• **What is required**:
Extract the complete listing and output it unchanged.

• **Available data**:
####################

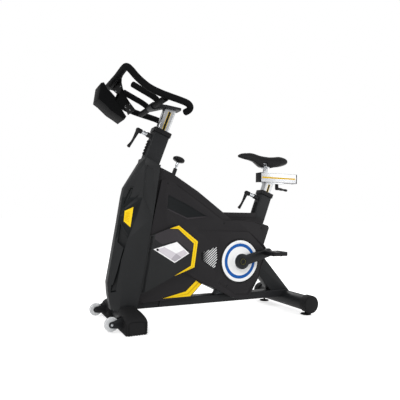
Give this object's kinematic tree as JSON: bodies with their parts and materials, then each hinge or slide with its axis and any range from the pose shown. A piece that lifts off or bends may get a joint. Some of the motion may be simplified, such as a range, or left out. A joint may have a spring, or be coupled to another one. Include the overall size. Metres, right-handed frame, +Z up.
{
  "type": "indoor spin bike",
  "caption": "Indoor cycling bike with enclosed flywheel and belt drive, lever-clamped sliding handlebar and saddle posts, turning cranks, resistance knob and transport wheels.",
  "frame": {"origin": "floor level, at the middle of the bounding box in X and Y", "axes": "-X towards the front wheels and handlebar, +Y to the rider's right, +Z up"},
  "size_m": [1.168, 0.482, 1.1811],
  "materials": {
    "frame_metal": "satin black powder coat",
    "inner_metal": "grey primer, hidden inside",
    "cover_plastic": "matte charcoal moulding",
    "front_plastic": "matte dark grey moulding",
    "black_plastic": "black moulding",
    "rubber": "black rubber",
    "badge": "white faceted plate",
    "yellow": "yellow accent",
    "white_disc": "white disc with blue ring",
    "steel": "machined steel",
    "crank_metal": "black alloy crank",
    "belt": "ribbed belt",
    "iron": "turned flywheel",
    "wheel_plastic": "translucent light grey wheel",
    "polished": "polished rectangular tube",
    "bar_grip": "black dipped bar covering",
    "panel_plastic": "black panel and tray",
    "saddle_skin": "black synthetic saddle cover",
    "lever_mix": "black lever with chrome barrel"
  },
  "bodies": {
    "frame": {"base_beam": "frame_metal", "front_stabilizer": "frame_metal", "rear_stabilizer": "frame_metal", "front_boots": "rubber", "rear_caps": "black_plastic", "wheel_brackets": "frame_metal", "front_upright": "inner_metal", "front_post": "frame_metal", "seat_tube": "frame_metal", "post_collars": "black_plastic", "stop_strips": "black_plastic", "rear_leg": "frame_metal", "bottom_bracket": "inner_metal", "bearings": "steel", "flywheel_brackets": "inner_metal", "shell_left": "cover_plastic", "shell_right": "cover_plastic", "front_cover": "front_plastic", "rear_cover": "cover_plastic", "side_fairings": "front_plastic", "badges": "badge", "yellow_trims": "yellow", "cover_screws": "black_plastic", "knob_bush": "black_plastic", "drive_belt": "belt"},
    "crankset": {"crank_spindle": "steel", "drive_pulley": "inner_metal", "disc_covers": "white_disc", "crank_left": "crank_metal", "crank_right": "crank_metal", "crank_caps": "black_plastic", "pedal_spindles": "steel"},
    "pedal_left": {"pedal_left": "black_plastic"},
    "pedal_right": {"pedal_right": "black_plastic"},
    "flywheel": {"flywheel": "iron", "flywheel_axle": "steel"},
    "idler": {"idler_wheel": "steel"},
    "wheel_left": {"transport_wheel_left": "wheel_plastic"},
    "wheel_right": {"transport_wheel_right": "wheel_plastic"},
    "foot_left": {"foot_left": "rubber"},
    "foot_right": {"foot_right": "rubber"},
    "handlebar": {"handlebar_slider": "polished", "handlebar_stem": "frame_metal", "crossbar": "bar_grip", "handlebar_left": "bar_grip", "handlebar_right": "bar_grip", "front_panel": "panel_plastic", "holder": "panel_plastic"},
    "seat_post": {"seat_slider": "polished"},
    "carriage": {"saddle_rail": "polished", "rail_caps": "black_plastic", "saddle_pin": "steel"},
    "saddle_top": {"saddle_clamp": "frame_metal", "saddle": "saddle_skin"},
    "post_lever": {"post_lever": "lever_mix"},
    "seat_lever": {"seat_lever": "lever_mix"},
    "rail_lever": {"rail_lever": "lever_mix"},
    "knob": {"knob": "black_plastic"},
    "brake_rod": {"brake_rod": "steel"},
    "magnet_arm": {"magnet_arm": "inner_metal"}
  },
  "joints": [
    {"name": "crank_spin", "type": "hinge", "parent": "frame", "child": "crankset", "pos_m": [0.169, 0, 0.283], "axis": [0, 1, 0], "continuous": true},
    {"name": "pedal_left_spin", "type": "hinge", "parent": "crankset", "child": "pedal_left", "pos_m": [0.33344, -0.16, 0.32614], "axis": [0, 1, 0], "continuous": true},
    {"name": "pedal_right_spin", "type": "hinge", "parent": "crankset", "child": "pedal_right", "pos_m": [0.00456, 0.16, 0.23986], "axis": [0, 1, 0], "continuous": true},
    {"name": "flywheel_spin", "type": "hinge", "parent": "frame", "child": "flywheel", "pos_m": [-0.192, 0, 0.31], "axis": [0, 1, 0], "continuous": true},
    {"name": "idler_spin", "type": "hinge", "parent": "frame", "child": "idler", "pos_m": [-0.1014, 0.058, 0.23915], "axis": [0, 1, 0], "continuous": true},
    {"name": "wheel_left_spin", "type": "hinge", "parent": "frame", "child": "wheel_left", "pos_m": [-0.5256, -0.1575, 0.041], "axis": [0, 1, 0], "continuous": true},
    {"name": "wheel_right_spin", "type": "hinge", "parent": "frame", "child": "wheel_right", "pos_m": [-0.5256, 0.1575, 0.041], "axis": [0, 1, 0], "continuous": true},
    {"name": "foot_left_turn", "type": "hinge", "parent": "frame", "child": "foot_left", "pos_m": [0.514, -0.1925, 0.01], "axis": [0, 0, 1], "range_deg": [-360, 360]},
    {"name": "foot_right_turn", "type": "hinge", "parent": "frame", "child": "foot_right", "pos_m": [0.514, 0.1925, 0.01], "axis": [0, 0, 1], "range_deg": [-360, 360]},
    {"name": "handlebar_height", "type": "slide", "parent": "frame", "child": "handlebar", "axis": [0.342, 0, 0.9397], "range_m": [-0.09, 0.1]},
    {"name": "seat_height", "type": "slide", "parent": "frame", "child": "seat_post", "axis": [0.342, 0, 0.9397], "range_m": [-0.03, 0.18]},
    {"name": "seat_fore_aft", "type": "slide", "parent": "seat_post", "child": "carriage", "axis": [1, 0, 0], "range_m": [-0.08, 0.015]},
    {"name": "saddle_tilt", "type": "hinge", "parent": "carriage", "child": "saddle_top", "pos_m": [0.377, 0, 0.803], "axis": [0, 1, 0], "range_deg": [-10, 10]},
    {"name": "post_lever_turn", "type": "hinge", "parent": "frame", "child": "post_lever", "pos_m": [-0.26807, 0, 0.89383], "axis": [-0.9397, 0, 0.342], "range_deg": [-90, 90]},
    {"name": "seat_lever_turn", "type": "hinge", "parent": "frame", "child": "seat_lever", "pos_m": [0.36093, 0, 0.60883], "axis": [-0.9397, 0, 0.342], "range_deg": [-90, 90]},
    {"name": "rail_lever_turn", "type": "hinge", "parent": "seat_post", "child": "rail_lever", "pos_m": [0.458, 0, 0.703], "axis": [0, 0, 1], "range_deg": [-80, 80]},
    {"name": "brake_push", "type": "slide", "parent": "frame", "child": "brake_rod", "axis": [-0.342, 0, -0.9397], "range_m": [0, 0.01], "stiffness_N_per_m": 1500},
    {"name": "resistance_turn", "type": "hinge", "parent": "brake_rod", "child": "knob", "pos_m": [-0.155, 0, 0.802], "axis": [0.342, 0, 0.9397], "range_deg": [0, 1080]},
    {"name": "magnet_arm_swing", "type": "hinge", "parent": "frame", "child": "magnet_arm", "pos_m": [-0.342, 0, 0.514], "axis": [0, 1, 0], "range_deg": [0, 6]}
  ],
  "couplings": [
    {"joint": "flywheel_spin", "follows": "crank_spin", "ratio": 4},
    {"joint": "idler_spin", "follows": "crank_spin", "ratio": -6.4},
    {"joint": "magnet_arm_swing", "follows": "resistance_turn", "ratio": 0.005556}
  ]
}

####################

• **Reply to the exercise**:
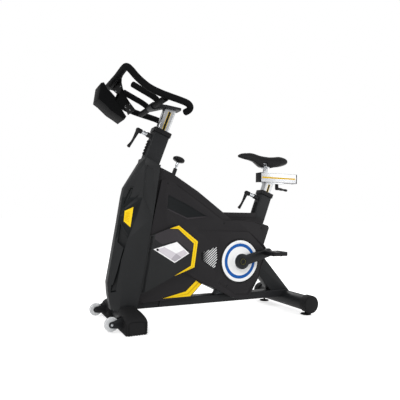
Give this object's kinematic tree as JSON: bodies with their parts and materials, then each hinge or slide with its axis and any range from the pose shown. A piece that lifts off or bends may get a joint. Some of the motion may be simplified, such as a range, or left out. A joint may have a spring, or be coupled to another one. Include the overall size. Metres, right-handed frame, +Z up.
{
  "type": "indoor spin bike",
  "caption": "Indoor cycling bike with enclosed flywheel and belt drive, lever-clamped sliding handlebar and saddle posts, turning cranks, resistance knob and transport wheels.",
  "frame": {"origin": "floor level, at the middle of the bounding box in X and Y", "axes": "-X towards the front wheels and handlebar, +Y to the rider's right, +Z up"},
  "size_m": [1.168, 0.482, 1.1811],
  "materials": {
    "frame_metal": "satin black powder coat",
    "inner_metal": "grey primer, hidden inside",
    "cover_plastic": "matte charcoal moulding",
    "front_plastic": "matte dark grey moulding",
    "black_plastic": "black moulding",
    "rubber": "black rubber",
    "badge": "white faceted plate",
    "yellow": "yellow accent",
    "white_disc": "white disc with blue ring",
    "steel": "machined steel",
    "crank_metal": "black alloy crank",
    "belt": "ribbed belt",
    "iron": "turned flywheel",
    "wheel_plastic": "translucent light grey wheel",
    "polished": "polished rectangular tube",
    "bar_grip": "black dipped bar covering",
    "panel_plastic": "black panel and tray",
    "saddle_skin": "black synthetic saddle cover",
    "lever_mix": "black lever with chrome barrel"
  },
  "bodies": {
    "frame": {"base_beam": "frame_metal", "front_stabilizer": "frame_metal", "rear_stabilizer": "frame_metal", "front_boots": "rubber", "rear_caps": "black_plastic", "wheel_brackets": "frame_metal", "front_upright": "inner_metal", "front_post": "frame_metal", "seat_tube": "frame_metal", "post_collars": "black_plastic", "stop_strips": "black_plastic", "rear_leg": "frame_metal", "bottom_bracket": "inner_metal", "bearings": "steel", "flywheel_brackets": "inner_metal", "shell_left": "cover_plastic", "shell_right": "cover_plastic", "front_cover": "front_plastic", "rear_cover": "cover_plastic", "side_fairings": "front_plastic", "badges": "badge", "yellow_trims": "yellow", "cover_screws": "black_plastic", "knob_bush": "black_plastic", "drive_belt": "belt"},
    "crankset": {"crank_spindle": "steel", "drive_pulley": "inner_metal", "disc_covers": "white_disc", "crank_left": "crank_metal", "crank_right": "crank_metal", "crank_caps": "black_plastic", "pedal_spindles": "steel"},
    "pedal_left": {"pedal_left": "black_plastic"},
    "pedal_right": {"pedal_right": "black_plastic"},
    "flywheel": {"flywheel": "iron", "flywheel_axle": "steel"},
    "idler": {"idler_wheel": "steel"},
    "wheel_left": {"transport_wheel_left": "wheel_plastic"},
    "wheel_right": {"transport_wheel_right": "wheel_plastic"},
    "foot_left": {"foot_left": "rubber"},
    "foot_right": {"foot_right": "rubber"},
    "handlebar": {"handlebar_slider": "polished", "handlebar_stem": "frame_metal", "crossbar": "bar_grip", "handlebar_left": "bar_grip", "handlebar_right": "bar_grip", "front_panel": "panel_plastic", "holder": "panel_plastic"},
    "seat_post": {"seat_slider": "polished"},
    "carriage": {"saddle_rail": "polished", "rail_caps": "black_plastic", "saddle_pin": "steel"},
    "saddle_top": {"saddle_clamp": "frame_metal", "saddle": "saddle_skin"},
    "post_lever": {"post_lever": "lever_mix"},
    "seat_lever": {"seat_lever": "lever_mix"},
    "rail_lever": {"rail_lever": "lever_mix"},
    "knob": {"knob": "black_plastic"},
    "brake_rod": {"brake_rod": "steel"},
    "magnet_arm": {"magnet_arm": "inner_metal"}
  },
  "joints": [
    {"name": "crank_spin", "type": "hinge", "parent": "frame", "child": "crankset", "pos_m": [0.169, 0, 0.283], "axis": [0, 1, 0], "continuous": true},
    {"name": "pedal_left_spin", "type": "hinge", "parent": "crankset", "child": "pedal_left", "pos_m": [0.33344, -0.16, 0.32614], "axis": [0, 1, 0], "continuous": true},
    {"name": "pedal_right_spin", "type": "hinge", "parent": "crankset", "child": "pedal_right", "pos_m": [0.00456, 0.16, 0.23986], "axis": [0, 1, 0], "continuous": true},
    {"name": "flywheel_spin", "type": "hinge", "parent": "frame", "child": "flywheel", "pos_m": [-0.192, 0, 0.31], "axis": [0, 1, 0], "continuous": true},
    {"name": "idler_spin", "type": "hinge", "parent": "frame", "child": "idler", "pos_m": [-0.1014, 0.058, 0.23915], "axis": [0, 1, 0], "continuous": true},
    {"name": "wheel_left_spin", "type": "hinge", "parent": "frame", "child": "wheel_left", "pos_m": [-0.5256, -0.1575, 0.041], "axis": [0, 1, 0], "continuous": true},
    {"name": "wheel_right_spin", "type": "hinge", "parent": "frame", "child": "wheel_right", "pos_m": [-0.5256, 0.1575, 0.041], "axis": [0, 1, 0], "continuous": true},
    {"name": "foot_left_turn", "type": "hinge", "parent": "frame", "child": "foot_left", "pos_m": [0.514, -0.1925, 0.01], "axis": [0, 0, 1], "range_deg": [-360, 360]},
    {"name": "foot_right_turn", "type": "hinge", "parent": "frame", "child": "foot_right", "pos_m": [0.514, 0.1925, 0.01], "axis": [0, 0, 1], "range_deg": [-360, 360]},
    {"name": "handlebar_height", "type": "slide", "parent": "frame", "child": "handlebar", "axis": [0.342, 0, 0.9397], "range_m": [-0.09, 0.1]},
    {"name": "seat_height", "type": "slide", "parent": "frame", "child": "seat_post", "axis": [0.342, 0, 0.9397], "range_m": [-0.03, 0.18]},
    {"name": "seat_fore_aft", "type": "slide", "parent": "seat_post", "child": "carriage", "axis": [1, 0, 0], "range_m": [-0.08, 0.015]},
    {"name": "saddle_tilt", "type": "hinge", "parent": "carriage", "child": "saddle_top", "pos_m": [0.377, 0, 0.803], "axis": [0, 1, 0], "range_deg": [-10, 10]},
    {"name": "post_lever_turn", "type": "hinge", "parent": "frame", "child": "post_lever", "pos_m": [-0.26807, 0, 0.89383], "axis": [-0.9397, 0, 0.342], "range_deg": [-90, 90]},
    {"name": "seat_lever_turn", "type": "hinge", "parent": "frame", "child": "seat_lever", "pos_m": [0.36093, 0, 0.60883], "axis": [-0.9397, 0, 0.342], "range_deg": [-90, 90]},
    {"name": "rail_lever_turn", "type": "hinge", "parent": "seat_post", "child": "rail_lever", "pos_m": [0.458, 0, 0.703], "axis": [0, 0, 1], "range_deg": [-80, 80]},
    {"name": "brake_push", "type": "slide", "parent": "frame", "child": "brake_rod", "axis": [-0.342, 0, -0.9397], "range_m": [0, 0.01], "stiffness_N_per_m": 1500},
    {"name": "resistance_turn", "type": "hinge", "parent": "brake_rod", "child": "knob", "pos_m": [-0.155, 0, 0.802], "axis": [0.342, 0, 0.9397], "range_deg": [0, 1080]},
    {"name": "magnet_arm_swing", "type": "hinge", "parent": "frame", "child": "magnet_arm", "pos_m": [-0.342, 0, 0.514], "axis": [0, 1, 0], "range_deg": [0, 6]}
  ],
  "couplings": [
    {"joint": "flywheel_spin", "follows": "crank_spin", "ratio": 4},
    {"joint": "idler_spin", "follows": "crank_spin", "ratio": -6.4},
    {"joint": "magnet_arm_swing", "follows": "resistance_turn", "ratio": 0.005556}
  ]
}